Given the power of this Brahms Third, the arrival of Siegfried’s Funeral Music thereafter seems only logical. The music glowers darkly. This performance might be familiar to collectors, as it has been released by a variety of labels previously, but that hardly diminishes its power. Here, the shattering climaxes occur in a transfer that can absolutely contain their elemental power. You may find you need a break afterwards.

All of this nestles here with the first-ever release of the Palestine Symphony performance in a movement from the Schubert ‘Great’ Symphony. Yes, the string octaves at the opening are somewhat muffled, but has Schubert ever enjoyed such an injection of magic fire? Listen to how Toscanini hears the music in small units to build tension within Schubert’s overarching structure.

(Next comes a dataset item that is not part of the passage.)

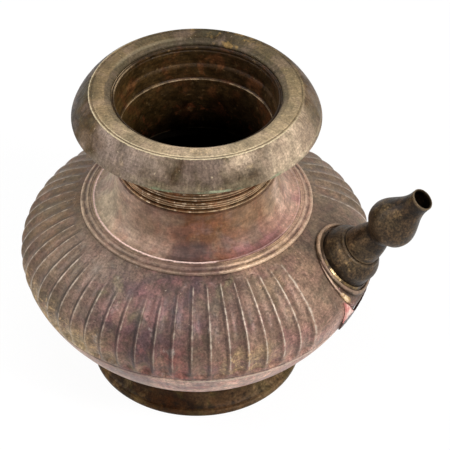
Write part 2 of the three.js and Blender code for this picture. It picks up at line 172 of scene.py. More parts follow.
def rounded(corners, steps=4, spacing=0.0):
    """A closed outline of (r, z, radius) corners, each cut by an arc, with long sides split."""
    corners = np.array(corners, float)
    arcs = []
    for last, (*here, radius), following in zip(np.roll(corners, 1, 0), corners, np.roll(corners, -1, 0)):
        before, after = last[:2] - here, following[:2] - here
        long_before, long_after = np.linalg.norm(before), np.linalg.norm(after)
        reach = min(radius, long_before * 0.45, long_after * 0.45)
        if reach <= 0:
            arcs.append(np.array([here]))
            continue
        start = here + before / long_before * reach
        end = here + after / long_after * reach
        t = np.linspace(0, 1, steps + 1)[:, None]
        arcs.append((1 - t) ** 2 * start + 2 * t * (1 - t) * here + t * t * end)
    out = np.concatenate(arcs)
    if spacing:
        parts = []
        for a, b in zip(out, np.roll(out, -1, axis=0)):
            split = max(1, ceil(np.linalg.norm(b - a) / spacing))
            parts.append(a + (b - a) * (np.arange(split) / split)[:, None])
        out = np.concatenate(parts)
    return out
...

The Tommasini/Scarlatti is an orchestration of keyboard works from Domenico Scarlatti’s output by Vincenzo Tommasini, performed here with the Lucerne Festival Orchestra. Delightful it is, too (Toscanini plays four of the six movements). The Andante is a reservoir of peace, and the transfer enables us to hear the sheen on the strings, as well as the detail Toscanini could elicit from them. Grace suffuses the Tempo di Ballo; the oboe again emerges remarkably well. And what discipline the strings show in the finale. One does not need to read that the tempo is Presto to know it. Bright and breezy yet impeccable, this is a terrific way to close the Suite.

Finally, back to some Austro-Germanic repertoire for Lotte Lehmann and Salzburg in the 1936 aria from FIDELIO. It is clear Caniell has done everything humanly possible to bring this important document back to us. Still, there is no denying the sonics require a significant adjustment from the listener. As the aria unfolds, though, one is increasingly led to Lehmann’s mastery, every phrase heartfelt (and even a little extra flourish as her final gesture).

This is a magnificent set, generously filled; a clear labor of love, it is required listening for any Toscanini enthusiast.”